More reliable reports about the abundance of copper began to come back as the missionaries pushed on farther west. They found an island which did not shift with the winds and which Missibizi did not haunt but which had enormous stores of the metal. It was called Minong (later named Isle Royale by the French), and the engineers who inspected it on Talon’s orders found that its hills
had large deposits of copper. Father Dablon reported the existence there of a copper rock which he had seen with his own eyes and which weighed seven or eight hundred livres.

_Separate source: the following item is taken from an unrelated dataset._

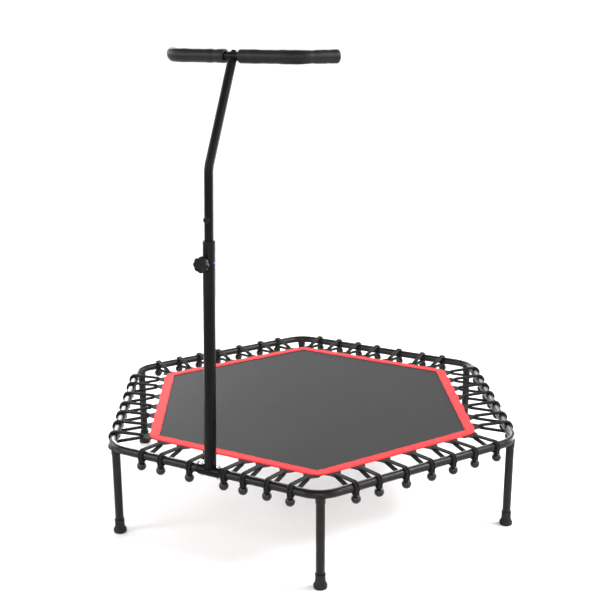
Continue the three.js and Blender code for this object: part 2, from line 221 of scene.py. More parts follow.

In the spare little office he used (there was not yet in Quebec enough space to go around) Talon kept specimens of the copper on his plain oak desk, using them as paperweights for the piles of letters and documents, with official seals dangling from them, which always lay in front of him. They were both a challenge to him and a puzzle. Here was the wealth which had so long been sought. But how could it be mined and smelted and brought from these far-distant islands? Talon had plenty of plans for solving the difficulties. He saw visions, no doubt, of the copper islands so black with the smoke belching from smelters that even the wrathful eye of Missibizi would not be able to see what was going on. He pictured fleets of flat-bottomed barges being towed all the way to Quebec through the Great Lakes. He saw mills in the colony where the muzzles of great cannon would be cast for King Louis to use in his European wars.

If this resourceful man had lived a hundred years later he would have been able to solve the difficulties and to turn his dreams into actualities. He might have converted French Canada into a busy industrial country. As it was, he made the colony a going concern and created a background of prosperity and content. But New France, still no more than a precarious toe hold on the edge of a continent, was not ready for a Talon.